Quanto ao aspecto estatístico, lembremos que no período de comparação (primeiro trimestre de 2002) a economia também não estava bem, ainda sob impactos diretos e indiretos do apagão de 2001. Como o nível de atividade estava baixo, crescer em relação a ele não significa que as empresas estejam em uma boa situação, mas apenas que estejam em uma situação menos desconfortável.
Finalmente, é preciso destacar a diferença entre a evolução do mercado doméstico e a do comércio exterior. Os números do IBGE mostraram que o consumo privado caiu em relação ao primeiro trimestre de 2002, o que corrobora a percepção de que o nosso nível de bem-estar material está realmente menor do que no ano passado. Mas mostram também que as importações recuaram mais do que o registrado pelo consumo privado, e, ainda, que as exportações subiram. Isso significa que parte do aumento da produção serviu para substituir bens importados e parte serviu para atender o consumo do exterior. Nesse sentido não há contradição entre o fato de estar ocorrendo, simultaneamente, um aumento da produção nacional (e do PIB) e uma queda do consumo interno.

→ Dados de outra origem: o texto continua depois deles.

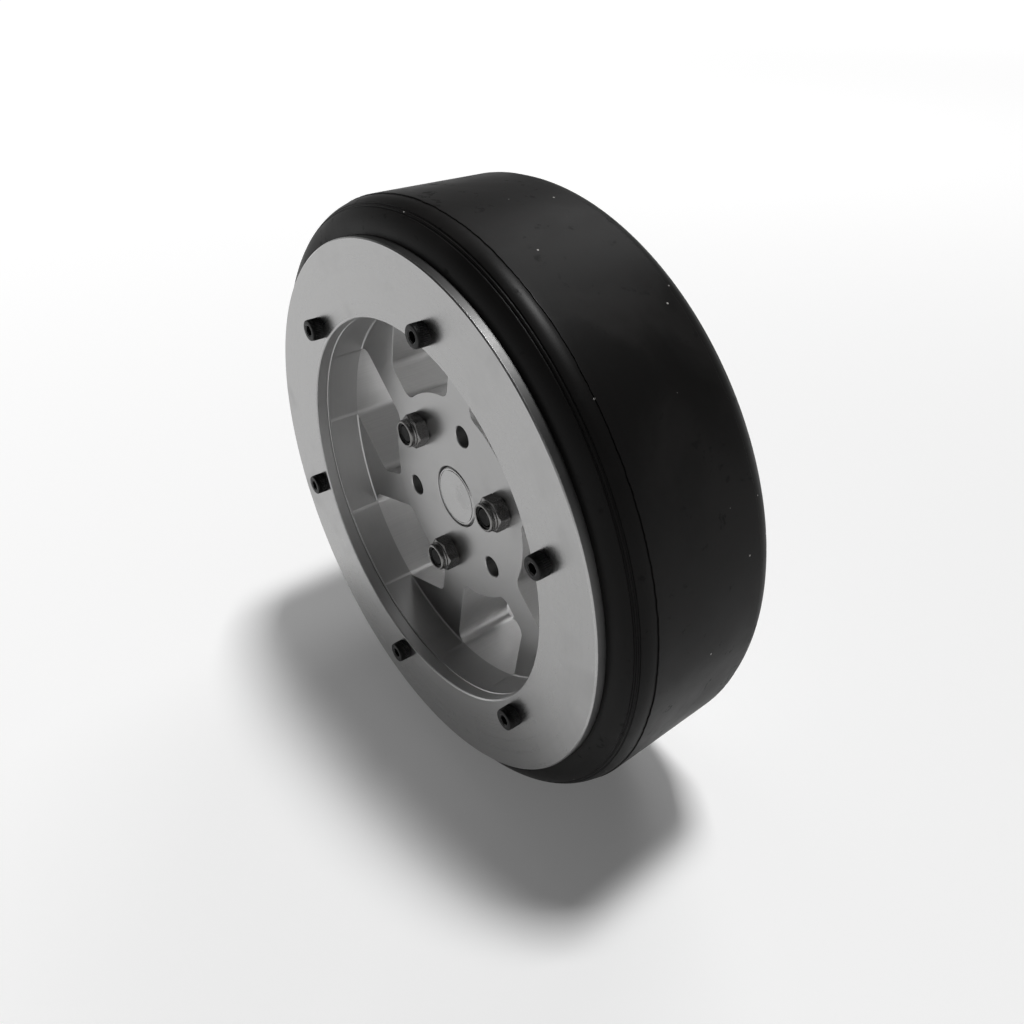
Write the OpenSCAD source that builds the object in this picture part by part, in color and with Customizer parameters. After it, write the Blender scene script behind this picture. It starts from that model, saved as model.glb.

Quanto ao resto do ano, espera-se que o consumo privado comece a melhorar, caso não haja deterioração do cenário externo. Isso porque os bons resultados das exportações poderiam ser mantidos e haveria uma maior disponibilidade de capital externo para nos financiar. Isso, por sua vez, ajudaria a manter o câmbio e a inflação sob controle, o que permitiria a redução da taxa de juros, diminuiria a deterioração do salário real e aumentaria a confiança dos consumidores.


Francisco Pessoa Faria, 35, é economista sênior da LCA Consultores.